Dataset section:
§ §

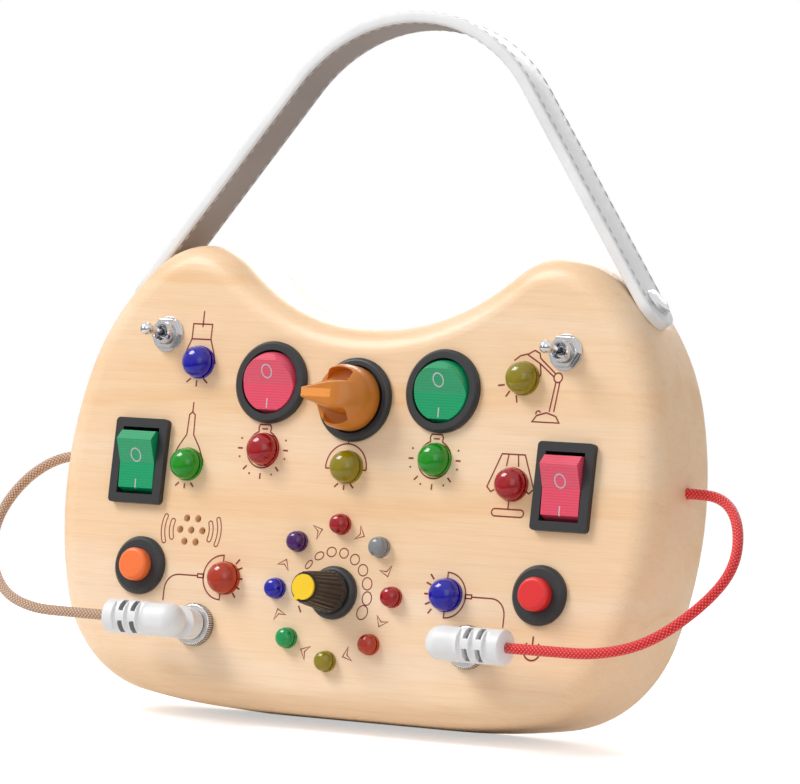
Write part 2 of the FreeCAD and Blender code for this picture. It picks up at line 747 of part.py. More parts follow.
def make_round_rockers():
    """Build the two round rockers: a round case with a bezel, and a ball-cut paddle."""
    cases, paddles = [], []
    for side, sign in SIDES.items():
        x, z = f"{sign} * round_rocker_x", "round_rocker_z"
        case = turned(f"round_case_{side}", [
            ("0", "-rocker_deep"), ("round_case", "-rocker_deep"), ("round_case", "0"),
            ("round_bezel", "0"), ("round_bezel", "bezel_height - 0.8"), ("round_bezel - 0.8", "bezel_height"),
            ("round_opening", "bezel_height"), ("round_opening", "-rocker_deep + rocker_floor"),
            ("0", "-rocker_deep + rocker_floor")])
        on_face(case, x, z)
        hole = along_x(cylinder(f"round_pivot_{side}", "rocker_pin + running_gap",
                                "2 * round_opening + rocker_floor + 0.2"),
                       f"{x} - round_opening - rocker_floor / 2 - 0.1",
                       "-body_depth / 2 + rocker_pivot", z)
        cases.append(cut(f"round_housing_{side}", case, hole))
        name = f"round_paddle_{side}"
        bar, pin = rocker_bar(name, x, z, "round_opening", "round_opening")
        ball = bind(DOC.addObject("Part::Sphere", name + "_ball"), Radius="round_opening - moving_gap")
        ball.Placement = FreeCAD.Placement(V(0, 0, 0), FreeCAD.Rotation(V(0, 0, 1), 90))
        bind(ball, Placement__Base__x=x, Placement__Base__z=z,
             Placement__Base__y="-body_depth / 2 + rocker_pivot")
        button = DOC.addObject("Part::Common", name + "_button")
        button.Base, button.Tool = bar, ball
        paddles.append(fuse(f"round_rocker_{side}_paddle", button, pin))
    return [group("round_rocker_housings", *cases)] + paddles


def make_square_rockers():
    """Build the two square rockers: a deep case with a bezel, and a ridged paddle."""
    cases, paddles = [], []
    for side, sign in SIDES.items():
        x, z = f"{sign} * (half_width - square_rocker_from_side)", "square_rocker_z"
        bezel = padded(f"square_bezel_{side}", rectangle("square_bezel_wide", "square_bezel_tall"),
                       "XY_Plane", "bezel_height")
        rounded(bezel, "square_corner", is_corner)
        on_face(bezel, x, z)
        wide, tall = "square_opening_wide + 2 * rocker_floor", "square_opening_tall + 2 * rocker_floor"
        case = on_face(padded(f"square_case_{side}", rectangle(wide, tall), "XY_Plane", "rocker_deep + 0.5"),
                       x, z, "-rocker_deep")
        room = on_face(padded(f"square_room_{side}", rectangle("square_opening_wide", "square_opening_tall"),
                              "XY_Plane", "rocker_deep + bezel_height + 1"), x, z, "-rocker_deep + rocker_floor")
        hole = along_x(cylinder(f"square_pivot_{side}", "rocker_pin + running_gap",
                                "square_opening_wide + rocker_floor + 0.2"),
                       f"{x} - square_opening_wide / 2 - rocker_floor / 2 - 0.1",
                       "-body_depth / 2 + rocker_pivot", z)
        cases.append(cut(f"square_housing_{side}", fuse(f"square_solid_{side}", bezel, case), room, hole))
        name = f"square_paddle_{side}"
        bar, pin = rocker_bar(name, x, z, "square_opening_wide / 2 - moving_gap", "square_opening_wide / 2")
        paddles.append(fuse(f"square_rocker_{side}_paddle", bar, pin))
    return [group("square_rocker_housings", *cases)] + paddles


def make_selector():
    """Build the rotary selector: its case with a round bezel, and the winged knob."""
    case = turned("selector_case_turn", [
        ("selector_shaft + running_gap", "-selector_deep"), ("selector_case", "-selector_deep"),
        ("selector_case", "0"), ("selector_bezel", "0"), ("selector_bezel", "bezel_height - 0.8"),
        ("selector_bezel - 0.8", "bezel_height"), ("selector_knob + moving_gap", "bezel_height"),
        ("selector_knob + moving_gap", "0.5"), ("selector_shaft + running_gap", "0.5")])
    on_face(case, "0", "selector_z")
    case.Label = "selector_housing"
    dome = turned("selector_dome", [
        ("0", "0.8"), ("selector_knob", "0.8"), ("selector_knob", "selector_base"),
        ("selector_knob * 0.97", "selector_height * 0.62"), ("selector_knob * 0.8", "selector_height * 0.9"),
        ("selector_knob * 0.62", "selector_height"), ("0", "selector_height")])
    on_face(dome, "0", "selector_z")
    scoops = []
    for side, sign in (("upper", 1), ("lower", -1)):
        scoop = cylinder(f"selector_scoop_{side}", "selector_scoop", "4 * selector_knob")
        along_x(scoop, "-2 * selector_knob", "-body_depth / 2 - selector_base - selector_scoop",
                f"selector_z + {sign} * (selector_ridge + selector_scoop)")
        scoops.append(scoop)
    slope = padded("selector_slope", [("1", "selector_height + 1"), ("selector_knob + 1", "selector_height + 1"),
                                      ("selector_knob + 1", "selector_base + 1")], "XZ_Plane",
                   "4 * selector_knob", True)
    on_face(slope, "0", "selector_z")
    shaft = on_face(cylinder("selector_stem", "selector_shaft", "selector_deep + 1 - moving_gap"), "0",
                    "selector_z", "-selector_deep + moving_gap")
    knob = fuse("selector_knob_piece", cut("selector_winged", dome, slope, *scoops), shaft)
    knob.Label = "selector_grip"
    return [case, knob]


def make_buttons():
    """Build both push buttons: case with flange, nut behind the wall, and the cap."""
    cases, nuts, caps = [], [], []
    slide = "button_cap + running_gap"
    for side, sign in SIDES.items():
        x, z = f"{sign} * (half_width - button_from_side)", "button_z"
        cases.append(on_face(turned(f"button_case_{side}", [
            ("0", "-button_deep"), ("button_case", "-button_deep"), ("button_case", "0"),
            ("button_flange", "0"), ("button_flange", "button_flange_high - 1"),
            ("button_flange - 1", "button_flange_high"), (slide, "button_flange_high"),
            (slide, "-button_deep + rocker_floor"), ("0", "-button_deep + rocker_floor")]), x, z))
        hole = "button_case + running_gap"
        nuts.append(on_face(turned(f"button_nut_{side}", [
            (hole, "0"), ("button_nut_radius", "0"), ("button_nut_radius", "button_nut_thick"),
            (hole, "button_nut_thick")]), x, z, "-front_wall - button_nut_thick"))
        floor = "-button_deep + rocker_floor + button_travel + moving_gap"
        cap = turned(f"button_{side}_cap", [("0", floor), ("button_cap", floor), ("button_cap", "button_top"),
                                            ("0", "button_top")])
        rounded(cap, "button_cap * 0.25", lambda edge: is_level(edge, size("button_top")))
        caps.append(on_face(cap, x, z))
    return [group("button_housings", *cases), group("button_nuts", *nuts)] + caps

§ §

What to produce:
Show each line holding the word "FreeCAD".

Response:
Write part 2 of the FreeCAD and Blender code for this picture. It picks up at line 747 of part.py. More parts follow.
        ball.Placement = FreeCAD.Placement(V(0, 0, 0), FreeCAD.Rotation(V(0, 0, 1), 90))